A reforma do complexo Luzhniki não ocorreu apenas no estádio: a área de mais de 200 hectares inclui três campos de treinamento, um centro para prática de esportes aquáticos, e há um projeto para construção de um centro de tênis. Mais de mil árvores foram plantadas ao redor do estádio.
Memória
Quem chega ao estádio Luzhniki de transporte público a partir da região central de Moscou vê de longe a estátua de Lênin. A imagem do líder da Revolução de Outubro remete ao legado da URSS e traz consigo a lembrança de uma época gloriosa para o esporte.

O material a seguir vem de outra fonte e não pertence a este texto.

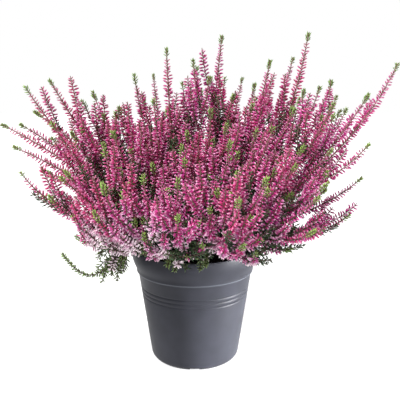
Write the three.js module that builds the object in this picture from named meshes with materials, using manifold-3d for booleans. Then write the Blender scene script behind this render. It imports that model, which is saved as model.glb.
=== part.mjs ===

A delegação soviética venceu seis das nove Olimpíadas que disputou. O atleta Lev Yashin, filiado ao Partido Comunista, foi o primeiro e único goleiro a ganhar uma Bola de Ouro de melhor jogador de futebol da temporada, em 1963.
O melhor desempenho da URSS em Copas do Mundo foi um quarto lugar, em 1966. A Rússia, após a abertura para o capitalismo, nunca passou da primeira fase da competição.
Abusos recorrentes
A sugestão de demolir o Luzhniki, patrimônio da história soviética, segue a tendência das últimas Copas do Mundo: em nome de interesses mercadológicos, a FIFA impõe uma lista de exigências aos municípios como condicionante para realização do torneio, a despeito da opinião pública e das legislações locais.
No Brasil, em 2014, a chamada Lei Geral da Copa suspendeu um artigo do Estatuto do Torcedor que desde 2010 proibia o consumo de bebida alcoólica nos estádios. A cerveja seria liberada durante o Mundial; mas não qualquer cerveja. O objetivo da FIFA era permitir a venda apenas de produtos da marca Budweiser, com quem tinha um contrato milionário de patrocínio.
“A FIFA, suas empresas subsidiárias e as prestadoras de serviço, passam direta ou indiretamente por sua ingerência, sem ostentar instrumentos transparentes ou sujeitos a uma regulação concorrencial pelo Estado”, critica o advogado Bruno Fraga Pistinizi, mestre em Direito Constitucional pela PUC-SP, em artigo publicado na revista Gestão e Conhecimento, em novembro de 2012.
Conforme a Lei Geral da Copa, foi criada uma zona de exclusão de dois quilômetros no entorno dos estádios, dentro da qual apenas as empresas escolhidas pela FIFA poderiam funcionar.
Durante a Copa da Rússia, uma das polêmicas provocadas pela entidade foi o anúncio de uma festa de torcedores ao lado do prédio principal da Universidade Estatal de Moscou. Os estudantes entregaram ao reitor um abaixo-assinado com quase 15 mil assinaturas para tentar impedir a realização da chamada “Fan Fest” ao lado de seus dormitórios em meio ao período letivo.